### PROBLEM
Return, exactly as written, every line from the first line of the data below through the line that contains "DRINK_STEPS = 64".

### INFORMATION SUPPLIED
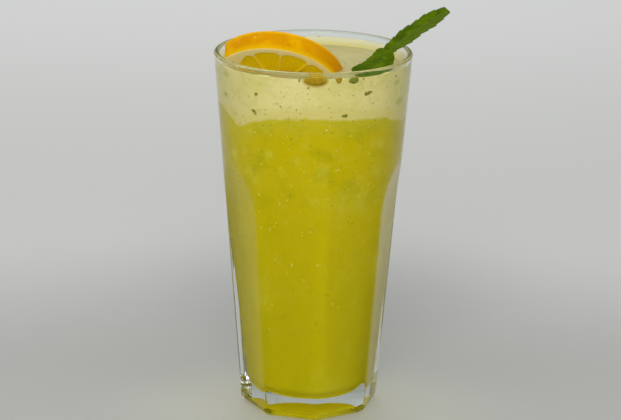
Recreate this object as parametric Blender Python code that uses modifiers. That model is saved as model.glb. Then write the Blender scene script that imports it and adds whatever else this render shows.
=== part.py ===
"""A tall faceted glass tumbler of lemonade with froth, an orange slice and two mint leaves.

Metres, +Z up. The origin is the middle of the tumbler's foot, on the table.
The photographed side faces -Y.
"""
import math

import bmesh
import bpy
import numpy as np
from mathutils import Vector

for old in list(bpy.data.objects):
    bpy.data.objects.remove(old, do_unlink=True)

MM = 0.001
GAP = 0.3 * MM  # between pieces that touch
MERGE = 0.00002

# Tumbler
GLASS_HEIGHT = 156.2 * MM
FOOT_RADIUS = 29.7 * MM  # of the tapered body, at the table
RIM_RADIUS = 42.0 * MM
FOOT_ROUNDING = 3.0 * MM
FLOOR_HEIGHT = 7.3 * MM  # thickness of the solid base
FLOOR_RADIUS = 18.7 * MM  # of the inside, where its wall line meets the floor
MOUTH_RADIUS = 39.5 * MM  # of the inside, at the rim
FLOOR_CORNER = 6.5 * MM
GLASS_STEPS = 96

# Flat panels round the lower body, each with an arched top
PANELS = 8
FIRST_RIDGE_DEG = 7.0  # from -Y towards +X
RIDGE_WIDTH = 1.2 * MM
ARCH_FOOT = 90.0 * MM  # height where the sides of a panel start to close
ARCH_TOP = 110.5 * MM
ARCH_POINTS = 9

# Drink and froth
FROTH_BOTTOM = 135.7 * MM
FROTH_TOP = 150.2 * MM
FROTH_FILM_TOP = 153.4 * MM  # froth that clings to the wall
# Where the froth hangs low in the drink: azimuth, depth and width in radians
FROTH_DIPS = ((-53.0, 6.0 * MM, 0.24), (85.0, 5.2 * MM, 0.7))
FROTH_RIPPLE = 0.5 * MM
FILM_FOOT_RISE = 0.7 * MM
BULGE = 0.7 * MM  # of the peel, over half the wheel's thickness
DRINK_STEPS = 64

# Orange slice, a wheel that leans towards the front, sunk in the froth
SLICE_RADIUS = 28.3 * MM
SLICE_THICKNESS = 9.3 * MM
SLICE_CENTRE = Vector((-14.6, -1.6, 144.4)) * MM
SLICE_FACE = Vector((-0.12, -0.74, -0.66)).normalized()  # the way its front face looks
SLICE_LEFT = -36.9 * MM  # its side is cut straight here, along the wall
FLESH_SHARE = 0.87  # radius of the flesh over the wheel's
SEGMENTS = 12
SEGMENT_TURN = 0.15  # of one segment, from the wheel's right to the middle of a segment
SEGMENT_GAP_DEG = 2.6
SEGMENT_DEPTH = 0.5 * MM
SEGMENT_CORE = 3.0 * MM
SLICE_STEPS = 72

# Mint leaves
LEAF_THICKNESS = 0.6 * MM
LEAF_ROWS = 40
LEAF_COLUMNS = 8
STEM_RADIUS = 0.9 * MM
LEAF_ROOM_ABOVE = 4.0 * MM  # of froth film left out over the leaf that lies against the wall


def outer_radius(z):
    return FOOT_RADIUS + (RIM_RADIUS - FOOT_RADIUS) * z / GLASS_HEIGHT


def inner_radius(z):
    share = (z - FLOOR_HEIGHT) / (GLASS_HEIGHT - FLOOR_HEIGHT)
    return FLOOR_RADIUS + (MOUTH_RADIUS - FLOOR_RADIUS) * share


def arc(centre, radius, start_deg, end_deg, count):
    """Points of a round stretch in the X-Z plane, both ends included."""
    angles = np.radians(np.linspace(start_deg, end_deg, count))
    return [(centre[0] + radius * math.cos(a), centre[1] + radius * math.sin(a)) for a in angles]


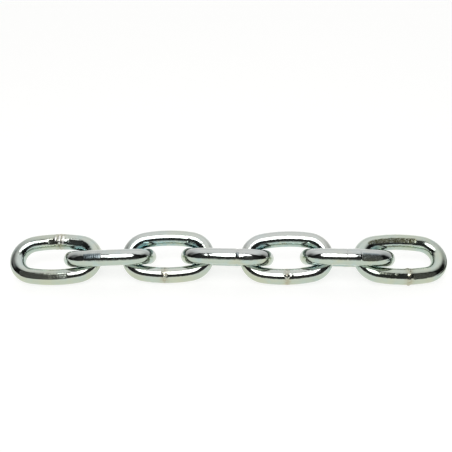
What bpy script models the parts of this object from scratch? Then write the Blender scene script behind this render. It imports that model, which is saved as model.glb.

### EXERCISE SOLUTION
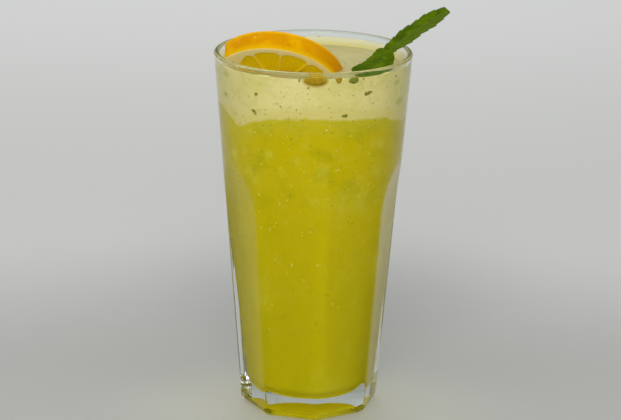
Recreate this object as parametric Blender Python code that uses modifiers. That model is saved as model.glb. Then write the Blender scene script that imports it and adds whatever else this render shows.
=== part.py ===
"""A tall faceted glass tumbler of lemonade with froth, an orange slice and two mint leaves.

Metres, +Z up. The origin is the middle of the tumbler's foot, on the table.
The photographed side faces -Y.
"""
import math

import bmesh
import bpy
import numpy as np
from mathutils import Vector

for old in list(bpy.data.objects):
    bpy.data.objects.remove(old, do_unlink=True)

MM = 0.001
GAP = 0.3 * MM  # between pieces that touch
MERGE = 0.00002

# Tumbler
GLASS_HEIGHT = 156.2 * MM
FOOT_RADIUS = 29.7 * MM  # of the tapered body, at the table
RIM_RADIUS = 42.0 * MM
FOOT_ROUNDING = 3.0 * MM
FLOOR_HEIGHT = 7.3 * MM  # thickness of the solid base
FLOOR_RADIUS = 18.7 * MM  # of the inside, where its wall line meets the floor
MOUTH_RADIUS = 39.5 * MM  # of the inside, at the rim
FLOOR_CORNER = 6.5 * MM
GLASS_STEPS = 96

# Flat panels round the lower body, each with an arched top
PANELS = 8
FIRST_RIDGE_DEG = 7.0  # from -Y towards +X
RIDGE_WIDTH = 1.2 * MM
ARCH_FOOT = 90.0 * MM  # height where the sides of a panel start to close
ARCH_TOP = 110.5 * MM
ARCH_POINTS = 9

# Drink and froth
FROTH_BOTTOM = 135.7 * MM
FROTH_TOP = 150.2 * MM
FROTH_FILM_TOP = 153.4 * MM  # froth that clings to the wall
# Where the froth hangs low in the drink: azimuth, depth and width in radians
FROTH_DIPS = ((-53.0, 6.0 * MM, 0.24), (85.0, 5.2 * MM, 0.7))
FROTH_RIPPLE = 0.5 * MM
FILM_FOOT_RISE = 0.7 * MM
BULGE = 0.7 * MM  # of the peel, over half the wheel's thickness
DRINK_STEPS = 64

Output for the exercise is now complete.